Operational Debugging Steps

  1. Latency Profiling: Attach py-spy or austin to the evaluation worker. Trace time.perf_counter deltas at ingress, index lookup, and trigger emission. P95 must remain ≤50ms; P99 must not exceed 120ms.
  2. Queue Saturation Detection: Monitor asyncio.Queue.qsize() and asyncio.Semaphore._value. If queue depth exceeds 80% of maxsize for >3 seconds, trigger circuit breaker routing to fallback evaluation paths.
  3. Memory Leak Isolation: Run tracemalloc in staging. Compare snapshot deltas every 10k evaluations. RSS growth >50MB without corresponding telemetry volume indicates buffer retention or unclosed spatial index cursors.
  4. GC Pause Mitigation: Set PYTHONMALLOC=malloc and disable generational GC during burst windows using gc.freeze(). Re-enable during idle periods. Target pause times <2ms.
  5. Fallback Validation: Inject synthetic GPS dropouts (0.5–3.0s gaps). Verify dead-reckoning interpolation maintains trigger accuracy within ±15m.
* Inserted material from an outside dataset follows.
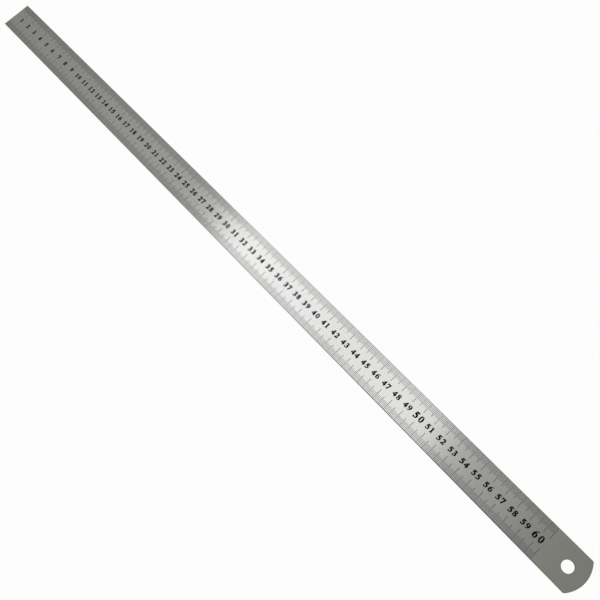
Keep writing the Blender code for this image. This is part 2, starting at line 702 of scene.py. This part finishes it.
def add_spline(curve, outline, is_counter):
    """Adds an outline to a digit's curve.

    Outer ones run anticlockwise and counters clockwise, so that the ink spreads out of both.
    """
    spline = curve.splines.new("BEZIER")
    spline.use_cyclic_u = True
    spline.resolution_u = CURVE_STEPS
    if outline[0] == "oval":
        x, y, across, up = outline[1:]
        way = -1 if is_counter else 1
        quarters = [(1, 0), (0, way), (-1, 0), (0, -way)]
        spline.bezier_points.add(len(quarters) - 1)
        for point, (i, j) in zip(spline.bezier_points, quarters):
            point.handle_left_type = point.handle_right_type = "FREE"
            point.co = (x + i * across, y + j * up, 0)
            ahead = Vector((-j * across, i * up, 0)) * KAPPA * way
            point.handle_left = point.co - ahead
            point.handle_right = point.co + ahead
        return
    if (signed_area(outline) < 0) != is_counter:
        outline = outline[::-1]
    spline.bezier_points.add(len(outline) - 1)
    for point, (x, y, smooth) in zip(spline.bezier_points, outline):
        point.co = (x, y, 0)
        point.handle_left_type = point.handle_right_type = "AUTO" if smooth else "VECTOR"


def digit_mesh(digit):
    """A digit as a closed solid, one unit high and thick, about the middle of its width and height."""
    curve = bpy.data.curves.new("digit", "CURVE")
    curve.dimensions = "2D"
    curve.fill_mode = "BOTH"
    curve.extrude = 1 / 2
    curve.offset = INK_SPREAD
    for i, outline in enumerate(DIGITS[digit]):
        add_spline(curve, outline, is_counter=i > 0)
    select_only(new_object("digit", curve))
    bpy.ops.object.convert(target="MESH")
    thing = bpy.context.view_layer.objects.active
    bpy.ops.object.mode_set(mode="EDIT")
    bpy.ops.mesh.select_all(action="SELECT")
    bpy.ops.mesh.remove_doubles(threshold=MERGE_DISTANCE)
    bpy.ops.mesh.normals_make_consistent(inside=False)
    bpy.ops.object.mode_set(mode="OBJECT")
    mesh = thing.data
    middle = Vector((DIGIT_MIDDLE, GLYPH_HEIGHT / 2, 0))
    shrink = Matrix.Diagonal((1 / GLYPH_HEIGHT, 1 / GLYPH_HEIGHT, 1, 1))
    mesh.transform(shrink @ Matrix.Translation(-middle))
    bpy.data.objects.remove(thing)
    return mesh


# The pieces that the blade carries


def numbers(ink):
    """The numbers of the centimetres, each centred on its own line."""
    meshes = {digit: digit_mesh(digit) for digit in DIGITS}
    thick = INK_DEPTH + COAT_PROUD
    z = FACE_Z + COAT_PROUD - thick / 2
    placed = []
    for number in range(FIRST_NUMBER, LAST_NUMBER + 1):
        height, stretch, advance = LARGE_DIGITS if number in LARGE_NUMBERS else SMALL_DIGITS
        size = Matrix.Diagonal((height * stretch, height, thick, 1))
        text = str(number)
        for i, digit in enumerate(text):
            x = ZERO_X + number * LINES_PER_WHOLE * LINE_PITCH + (i - (len(text) - 1) / 2) * advance
            mesh = meshes[digit].copy()
            mesh.transform(Matrix.Translation((x, NUMBER_RISE, z)) @ size)
            placed.append(new_object(f"digit_{number}_{i}", mesh))
    return joined(placed, "numbers", ink)


def enamel_bar(length, width):
    """The enamel of one line, about the origin and along Y. Its outer end is square, its inner one eased."""
    deep = LINE_DEPTH + COAT_PROUD
    long = length - ENAMEL_SETBACK
    bpy.ops.object.select_all(action="DESELECT")
    bpy.ops.mesh.primitive_cube_add(size=1, scale=(width, long, deep))
    bar = bpy.context.object
    bpy.ops.object.transform_apply(location=False, rotation=False, scale=True)
    bpy.ops.object.mode_set(mode="EDIT")
    bpy.ops.mesh.select_mode(type="EDGE")
    bpy.ops.mesh.select_all(action="DESELECT")
    bpy.ops.object.mode_set(mode="OBJECT")
    for edge in bar.data.edges:
        ends = [bar.data.vertices[i].co for i in edge.vertices]
        edge.select = all(end.y < 0 for end in ends) and abs(ends[0].z - ends[1].z) > deep / 2
    bpy.ops.object.mode_set(mode="EDIT")
    bpy.ops.mesh.bevel(offset=ENAMEL_ROUNDING, segments=ENAMEL_ROUNDING_STEPS)
    bpy.ops.object.mode_set(mode="OBJECT")
    return bar


def enamel_lines(name, marks, length, width, enamel):
    """The enamel in the lines of one length, at the given millimetres and along both edges."""
    bar = enamel_bar(length, width)
    from_edge = ENAMEL_SETBACK + (length - ENAMEL_SETBACK) / 2
    z = FACE_Z + COAT_PROUD - (LINE_DEPTH + COAT_PROUD) / 2
    bars = []
    for turn, y in ((0, EDGE_Y - from_edge), (math.pi, from_edge - EDGE_Y)):
        for mark in marks:
            mesh = bar.data.copy()
            place = Matrix.Translation((ZERO_X + mark * LINE_PITCH, y, z))
            mesh.transform(place @ Matrix.Rotation(turn, 4, "Z"))
            bars.append(new_object("bar", mesh))
    bpy.data.objects.remove(bar)
    return joined(bars, name, enamel)


def dress():
    """Gives the blade its steel, fills its lines and prints its numbers."""
    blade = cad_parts["blade"]
    blade.data.materials.clear()
    blade.data.materials.append(brushed_stainless_steel())
    enamel = black_enamel()
    wholes = [m for m in range(1, LAST_LINE + 1) if m % LINES_PER_WHOLE == 0] + [LAST_LINE]
    halves = [m for m in range(1, LAST_LINE) if m % LINES_PER_WHOLE == LINES_PER_HALF]
    units = [m for m in range(1, LAST_LINE) if m % LINES_PER_HALF]
    made = [
        enamel_lines("whole_lines", wholes, WHOLE_LENGTH, LONG_WIDTH, enamel),
        enamel_lines("half_lines", halves, HALF_LENGTH, LONG_WIDTH, enamel),
        enamel_lines("unit_lines", units, UNIT_LENGTH, UNIT_WIDTH, enamel),
        numbers(black_screen_ink()),
    ]
    for piece in made:
        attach(piece, "root")


# The table, the camera and the light


def table():
    bpy.ops.object.select_all(action="DESELECT")
    bpy.ops.mesh.primitive_plane_add(size=TABLE_SIZE)
    floor = bpy.context.object
    floor.name = "table"
    floor.data.materials.append(white_laminate())


def camera():
    data = bpy.data.cameras.new("camera")
    data.sensor_width = SENSOR_MM
    data.lens = FOCAL_PIXELS * SENSOR_MM / PHOTO_WIDTH
    data.clip_start = CAMERA_CLIP
    thing = new_object("camera", data)
    forward = CAMERA_FORWARD.normalized()
    right = (CAMERA_RIGHT - CAMERA_RIGHT.dot(forward) * forward).normalized()
    up = right.cross(forward)
    turn = Matrix((right, up, -forward)).transposed().to_4x4()
    thing.matrix_world = Matrix.Translation(CAMERA_FROM_ZERO + Vector((ZERO_X, 0, FACE_Z))) @ turn
    bpy.context.scene.camera = thing


def ceiling_x(along):
    """Where on the softbox's plane the camera sees the reflection of the point this far along the ruler."""
    lens_x, lens_height = CAMERA_FROM_ZERO.x, CAMERA_FROM_ZERO.z
    return ZERO_X + along + (along - lens_x) * SOFTBOX_HEIGHT / lens_height


def softbox():
    """A long box over the ruler, hot in its middle. It fades as it does where the steel mirrors it."""
    first, last = ceiling_x(0), ceiling_x(SOFTBOX_END)
    data = bpy.data.lights.new("softbox", "AREA")
    data.shape = "RECTANGLE"
    data.size = last - first
    data.size_y = SOFTBOX_DEPTH
    data.energy = SOFTBOX_RADIANCE * math.pi * data.size * data.size_y
    data.color = SOFTBOX_COLOUR
    data.use_nodes = True
    tree = data.node_tree
    place = add(tree, "NewGeometry")
    parts = add(tree, "SeparateXYZ", {0: place.outputs["Parametric"]})
    glow = add(tree, "ValToRGB", {"Fac": parts.outputs["X"]})
    stops = [((ceiling_x(mark * MM) - first) / (last - first), grey(level)) for mark, level in SOFTBOX_GLOW]
    set_stops(glow.color_ramp, stops)
    tree.links.new(glow.outputs[0], tree.nodes["Emission"].inputs["Strength"])
    thing = new_object("softbox", data)
    thing.location = ((first + last) / 2, SOFTBOX_Y, FACE_Z + SOFTBOX_HEIGHT)
    thing.visible_camera = False


def fill_light():
    """A soft lamp beyond the round end, which lifts the paint and the table.

    It is about as bright as the room, so the steel never mirrors it as a glare.
    """
    data = bpy.data.lights.new("fill", "AREA")
    data.shape = "DISK"
    data.size = FILL_SIZE
    data.energy = FILL_POWER
    thing = new_object("fill", data)
    thing.location = FILL_PLACE
    thing.rotation_euler = (-thing.location).to_track_quat("-Z", "Y").to_euler()
    thing.visible_camera = False


def room():
    """The room: white at the level of the eye, and greyer overhead."""
    world = bpy.data.worlds.new("room")
    bpy.context.scene.world = world
    world.use_nodes = True
    tree = world.node_tree
    way = add(tree, "TexCoord")
    parts = add(tree, "SeparateXYZ", {0: way.outputs["Generated"]})
    shade = add(tree, "ValToRGB", {"Fac": parts.outputs["Z"]})
    set_stops(shade.color_ramp, ROOM_LIGHT)
    tree.links.new(shade.outputs[0], tree.nodes["Background"].inputs["Color"])


bpy.context.scene.view_settings.view_transform = "Standard"
camera()
softbox()
fill_light()
room()
table()
dress()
Confirm circuit breakers isolate degraded zones without poisoning global connection pools.

Conclusion

Real-time geofencing demands strict adherence to latency budgets, deterministic memory allocation, and non-blocking execution semantics. By partitioning the evaluation pipeline, enforcing streaming index updates, and isolating spatial math from the async event loop, backend and mobility teams can sustain high-throughput telemetry processing without compromising SLA compliance. Continuous profiling, explicit backpressure signaling, and graceful degradation paths are not optional optimizations; they are foundational requirements for production-grade location automation.